- Exercise description
Begin with the line containing "before = set(bpy.data.objects)" and end with the line containing "SIDE_SQUARENESS = 2.35"; set down that block verbatim and nothing else.

*** Collected material ***

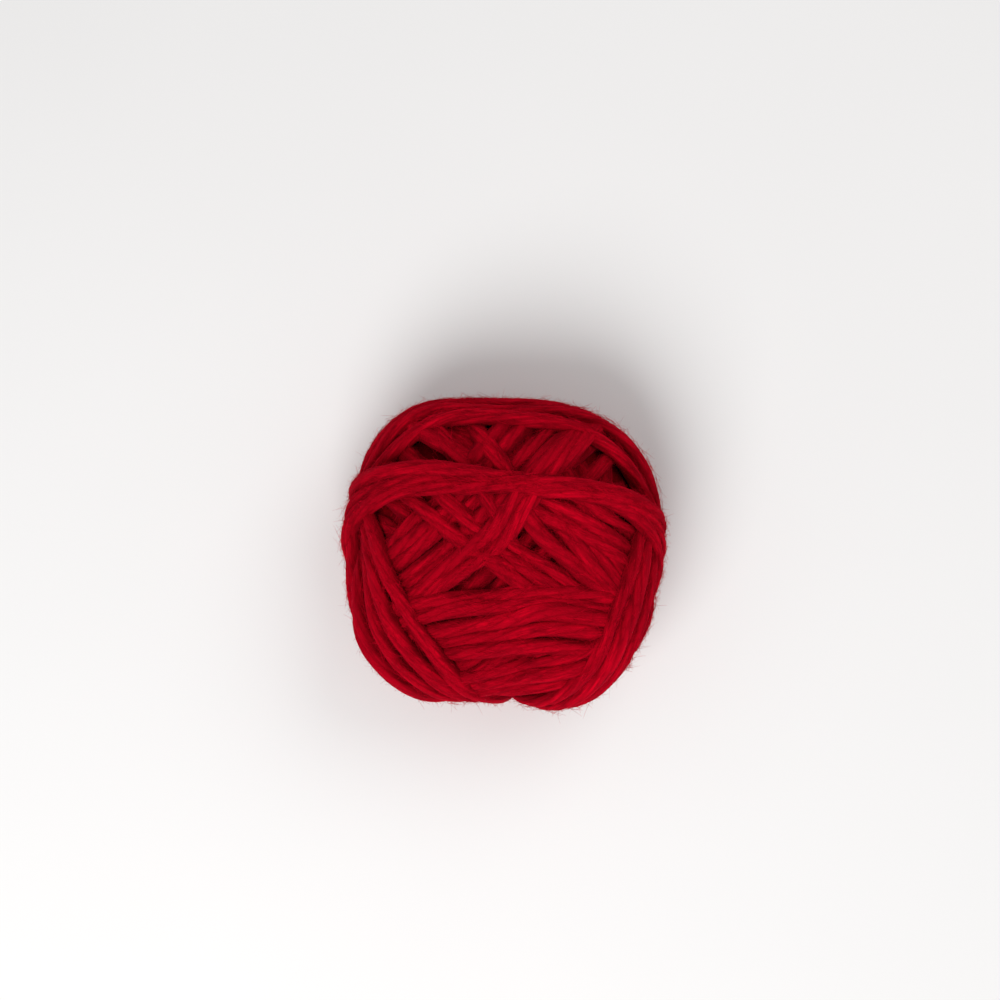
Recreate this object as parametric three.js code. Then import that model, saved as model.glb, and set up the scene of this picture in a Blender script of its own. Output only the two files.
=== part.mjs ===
// A flattened ball of chunky yarn, lying on its back.
// Millimetres. X runs to the right of its face, Y to the top of its face and Z up, through its thickness.
// The origin is the middle of the flat spot that it rests on.
// The ball is one solid: the wound form, with the main twists of the winding standing out as ridges.

import * as THREE from 'three';
import { mergeVertices } from 'three/addons/utils/BufferGeometryUtils.js';

// Overall sizes of the ball.
const ballWidth = 110;
const ballLength = 106;
const ballThickness = 62;

// The widest girth lies a little below half the thickness, where the ball sags on its flat spot.
const girthHeight = 29;
const crownHeight = ballThickness - girthHeight;
// The underside would reach this far below the girth if the flat spot didn't cut it off.
const bellyDepth = 32;
// How square the ball's side is: 2 is an ellipse, more is squarer.
const sideSquareness = 2.35;

// How far the outline of the face reaches from its middle, going round anticlockwise from the right.
const outline = [
  { azimuth: 0, reach: 54.6 },
  { azimuth: 20, reach: 56.0 },
  { azimuth: 40, reach: 57.8 },
  { azimuth: 60, reach: 56.5 },
  { azimuth: 80, reach: 52.2 },
  { azimuth: 100, reach: 53.2 },
  { azimuth: 120, reach: 58.3 },
  { azimuth: 140, reach: 58.6 },
  { azimuth: 160, reach: 56.5 },
  { azimuth: 180, reach: 54.5 },
  { azimuth: 200, reach: 54.5 },
  { azimuth: 220, reach: 58.0 },
  { azimuth: 240, reach: 54.5 },
  { azimuth: 260, reach: 47.5 },
  { azimuth: 278, reach: 50.0 },
  { azimuth: 295, reach: 56.8 },
  { azimuth: 312, reach: 55.3 },
  { azimuth: 330, reach: 52.8 },
  { azimuth: 345, reach: 51.8 },
];

// The yarn, and the twist: a pair of turns that lie close together and read as one ridge.
const strandWidth = 6;
const twistWidth = 2 * strandWidth;
// How far a twist's crest stands above the groove beside it.
const twistHeight = 3.2;
// How much higher each later bundle of turns lies than the one wound before it.
const layerRise = 0.25;
// A bundle covers the one below it fully this far inside its edge.
const edgeWidth = 2.5;
// The ball's weight presses the winding smooth underneath: the relief fades out between these
// two downward slopes, from 0 at the girth to 1 straight down.
const pressFrom = 0.45;
const pressTo = 0.85;

// The bundles of turns that show, from the first wound to the last.
// heading: the way the turns run across the face, in degrees above the right-hand side.
// tilt: how far their plane leans from upright, in degrees; a negative tilt bows the turns upward.
// middle: how far the bundle's middle plane passes from the ball's middle.
// twists: how many twists lie side by side.
const bundles = [
  { name: 'first wound', heading: 84, tilt: 4, middle: 0, twists: 12 },
  { name: 'back slope', heading: 78, tilt: 12, middle: -24, twists: 2 },
  { name: 'back cross', heading: -70, tilt: -20, middle: 24, twists: 2 },
  { name: 'falling slope', heading: -46, tilt: 4, middle: -3, twists: 4 },
  { name: 'rising slope', heading: 46, tilt: -2, middle: 0, twists: 4 },
  { name: 'lower bowl', heading: 28, tilt: 24, middle: -23, twists: 2 },
  { name: 'right slope', heading: -62, tilt: -12, middle: 25, twists: 2 },
  { name: 'upper left', heading: -31, tilt: -12, middle: 22, twists: 2 },
  { name: 'upper fan', heading: 38, tilt: -8, middle: 21, twists: 3 },
  { name: 'falling cross', heading: -47, tilt: 4, middle: 8, twists: 3 },
  { name: 'rising cross', heading: 42, tilt: -4, middle: 10, twists: 1 },
  { name: 'belt', heading: 2, tilt: -10, middle: -26, twists: 2 },
  { name: 'bottom rim', heading: 18, tilt: 58, middle: -8, twists: 2 },
  { name: 'lower right', heading: 62, tilt: 34, middle: -28, twists: 2 },
  { name: 'lower left', heading: -55, tilt: 33, middle: -30, twists: 2 },
  { name: 'top rim', heading: -4, tilt: -72, middle: 8, twists: 2 },
  { name: 'low arch', heading: -4, tilt: -38, middle: 1, twists: 1 },
  { name: 'high arch', heading: -4, tilt: -22, middle: 15, twists: 1 },
];

// Each of the 20 faces of the starting icosahedron is cut this many times along its edges.
const meshDetail = 21;
const yarnColour = 0xb3061c;

const fullTurn = 360;

// The reach of the outline at any azimuth, on a smooth curve through the rows of the table.
function outlineReach(azimuth) {
  const at = ((azimuth % fullTurn) + fullTurn) % fullTurn;
  const rows = outline.length;
  const row = outline.findLastIndex((entry) => entry.azimuth <= at);
  const before = outline[(row + rows - 1) % rows];
  const from = outline[row];
  const to = outline[(row + 1) % rows];
  const after = outline[(row + 2) % rows];
  const span = (to.azimuth - from.azimuth + fullTurn) % fullTurn;
  const part = (at - from.azimuth) / span;
  const leave = (to.reach - before.reach) / 2;
  const arrive = (after.reach - from.reach) / 2;
  const rise = to.reach - from.reach;
  return from.reach + part * (leave + part * (3 * rise - 2 * leave - arrive
    + part * (leave + arrive - 2 * rise)));
}

// The distance from the ball's middle to its smooth surface in a direction.
function smoothReach(direction) {
  const azimuth = THREE.MathUtils.radToDeg(Math.atan2(direction.y, direction.x));
  const level = Math.hypot(direction.x, direction.y) / outlineReach(azimuth);
  const depth = direction.z > 0 ? crownHeight : bellyDepth;
  const steep = Math.abs(direction.z) / depth;
  return (level ** sideSquareness + steep ** sideSquareness) ** (-1 / sideSquareness);
}

// The direction in which a bundle's plane faces.
function planeNormal(bundle) {
  const heading = THREE.MathUtils.degToRad(bundle.heading);
  const tilt = THREE.MathUtils.degToRad(bundle.tilt);
  return new THREE.Vector3(
    -Math.sin(heading) * Math.cos(tilt),
    Math.cos(heading) * Math.cos(tilt),
    Math.sin(tilt),
  );
}

// The winding's height above the smooth surface after one more bundle is wound over it.
function windOver(height, bundle, layer, point) {
  const across = planeNormal(bundle).dot(point) - bundle.middle;
  const halfWidth = bundle.twists * twistWidth / 2;
  const cover = THREE.MathUtils.smoothstep(halfWidth - Math.abs(across), 0, edgeWidth);
  const crest = Math.abs(Math.sin(Math.PI * (across + halfWidth) / twistWidth));
  return THREE.MathUtils.lerp(height, layer * layerRise + twistHeight * crest, cover);
}

// The height of the winding above the smooth surface: the last wound bundle is the one that shows.
function windingRelief(point) {
  return bundles.reduce((height, bundle, layer) => windOver(height, bundle, layer, point), 0);
}

// How far the ball's weight has pressed the winding smooth at a direction, from 0 to 1.
function pressedShare(direction) {
  return THREE.MathUtils.smoothstep(-direction.z, pressFrom, pressTo);
}

// A closed sphere of evenly spread triangles, with its shared vertices merged.
function evenSphere() {
  const sphere = new THREE.IcosahedronGeometry(1, meshDetail);
  sphere.deleteAttribute('normal');
  sphere.deleteAttribute('uv');
  return mergeVertices(sphere);
}

// Stretches the form to its overall sizes, stands it on the ground and cuts off the flat spot.
function fitToSize(position) {
  const box = new THREE.Box3().setFromBufferAttribute(position);
  const size = box.getSize(new THREE.Vector3());
  const middle = box.getCenter(new THREE.Vector3());
  const raise = crownHeight / box.max.z;
  const lower = bellyDepth / -box.min.z;
  for (let i = 0; i < position.count; i += 1) {
    const x = (position.getX(i) - middle.x) * ballWidth / size.x;
    const y = (position.getY(i) - middle.y) * ballLength / size.y;
    const z = position.getZ(i) * (position.getZ(i) > 0 ? raise : lower);
    position.setXYZ(i, x, y, Math.max(girthHeight + z, 0));
  }
}

// The ball's wound form as a closed mesh.
function woundForm() {
  const form = evenSphere();
  const position = form.getAttribute('position');
  const direction = new THREE.Vector3();
  const point = new THREE.Vector3();
  for (let i = 0; i < position.count; i += 1) {
    direction.fromBufferAttribute(position, i).normalize();
    point.copy(direction).multiplyScalar(smoothReach(direction));
    const relief = THREE.MathUtils.lerp(windingRelief(point), twistHeight, pressedShare(direction));
    point.addScaledVector(direction, relief);
    position.setXYZ(i, point.x, point.y, point.z);
  }
  fitToSize(position);
  form.computeVertexNormals();
  return form;
}

const yarn = new THREE.MeshStandardMaterial({ color: yarnColour, roughness: 0.95, metalness: 0 });

const ball = new THREE.Mesh(woundForm(), yarn);
ball.name = 'yarn_ball';

const part = new THREE.Group();
part.add(ball);

export default part;
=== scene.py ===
"""A flattened ball of soft chunky yarn: one strand, wound turn by turn into the CAD ball's shape.

Lengths are in metres and angles in degrees. X runs to the right of the ball's face, Y to its top
and Z up, through its thickness.
"""

import math
from typing import NamedTuple

import bmesh
import bpy
import numpy as np
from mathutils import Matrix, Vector, kdtree


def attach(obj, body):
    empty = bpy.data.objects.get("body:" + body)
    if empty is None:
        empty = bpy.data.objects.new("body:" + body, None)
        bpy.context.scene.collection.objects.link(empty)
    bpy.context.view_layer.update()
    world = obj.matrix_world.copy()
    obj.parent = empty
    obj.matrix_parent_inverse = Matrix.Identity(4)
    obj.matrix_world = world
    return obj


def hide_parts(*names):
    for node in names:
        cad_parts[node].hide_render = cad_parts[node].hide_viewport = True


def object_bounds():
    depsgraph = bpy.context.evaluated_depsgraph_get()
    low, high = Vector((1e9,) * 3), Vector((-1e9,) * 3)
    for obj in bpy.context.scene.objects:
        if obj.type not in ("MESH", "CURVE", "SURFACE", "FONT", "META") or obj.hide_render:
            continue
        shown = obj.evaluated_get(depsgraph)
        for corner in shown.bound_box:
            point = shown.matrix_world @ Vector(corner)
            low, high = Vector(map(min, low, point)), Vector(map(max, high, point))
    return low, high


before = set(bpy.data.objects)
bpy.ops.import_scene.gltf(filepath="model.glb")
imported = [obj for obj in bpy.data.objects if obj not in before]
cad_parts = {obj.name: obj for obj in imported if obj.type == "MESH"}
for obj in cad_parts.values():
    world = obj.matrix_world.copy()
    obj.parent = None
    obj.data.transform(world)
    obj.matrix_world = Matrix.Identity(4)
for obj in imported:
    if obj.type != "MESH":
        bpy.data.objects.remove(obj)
cad_low, cad_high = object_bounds()

# The ball, from the CAD model's box.
BALL_WIDTH = cad_high.x - cad_low.x
BALL_THICKNESS = cad_high.z - cad_low.z
# The widest girth lies a little below half the thickness.
GIRTH_HEIGHT = 0.029
CROWN_HEIGHT = BALL_THICKNESS - GIRTH_HEIGHT
# The underside would reach this far below the girth if the flat spot didn't cut it off.
BELLY_DEPTH = 0.032
# How square the ball's side is: 2 is an ellipse, more is squarer.
SIDE_SQUARENESS = 2.35

# The yarn.
STRAND_RADIUS = 0.0029
# How thick one layer of turns is: soft strands sink into each other where they cross.
LAYER_THICKNESS = 0.0031
# Turns closer together than this climb on each other.
CONTACT_WIDTH = 0.0044
# The strand is worked out at points this far apart.
STEP = 0.0018

SEED = 7


class OutlinePoint(NamedTuple):
    """A point of the outline of the ball's face."""

    azimuth: float  # anticlockwise from the right
    reach: float  # from the ball's middle


OUTLINE = [
    OutlinePoint(0, 0.0546),
    OutlinePoint(20, 0.0560),
    OutlinePoint(40, 0.0578),
    OutlinePoint(60, 0.0565),
    OutlinePoint(80, 0.0522),
    OutlinePoint(100, 0.0532),
    OutlinePoint(120, 0.0583),
    OutlinePoint(140, 0.0586),
    OutlinePoint(160, 0.0565),
    OutlinePoint(180, 0.0545),
    OutlinePoint(200, 0.0545),
    OutlinePoint(220, 0.0580),
    OutlinePoint(240, 0.0545),
    OutlinePoint(260, 0.0475),
    OutlinePoint(278, 0.0500),
    OutlinePoint(295, 0.0568),
    OutlinePoint(312, 0.0553),
    OutlinePoint(330, 0.0528),
    OutlinePoint(345, 0.0518),
]


class Bundle(NamedTuple):
    """Turns wound side by side before the winder turns the ball to a new way."""

    name: str
    heading: float  # the way the turns run across the face, above the right-hand side
    tilt: float  # how far their plane leans from upright; negative bows the turns upward
    middle: float  # how far the bundle's middle plane passes from the ball's middle
    turns: int
    pitch: float  # from one turn to the next
    fan: float  # how far each turn swings from the one before it
    lean: float = 0  # how much less each turn's plane tilts than the one before it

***

- Completed task
before = set(bpy.data.objects)
bpy.ops.import_scene.gltf(filepath="model.glb")
imported = [obj for obj in bpy.data.objects if obj not in before]
cad_parts = {obj.name: obj for obj in imported if obj.type == "MESH"}
for obj in cad_parts.values():
    world = obj.matrix_world.copy()
    obj.parent = None
    obj.data.transform(world)
    obj.matrix_world = Matrix.Identity(4)
for obj in imported:
    if obj.type != "MESH":
        bpy.data.objects.remove(obj)
cad_low, cad_high = object_bounds()

# The ball, from the CAD model's box.
BALL_WIDTH = cad_high.x - cad_low.x
BALL_THICKNESS = cad_high.z - cad_low.z
# The widest girth lies a little below half the thickness.
GIRTH_HEIGHT = 0.029
CROWN_HEIGHT = BALL_THICKNESS - GIRTH_HEIGHT
# The underside would reach this far below the girth if the flat spot didn't cut it off.
BELLY_DEPTH = 0.032
# How square the ball's side is: 2 is an ellipse, more is squarer.
SIDE_SQUARENESS = 2.35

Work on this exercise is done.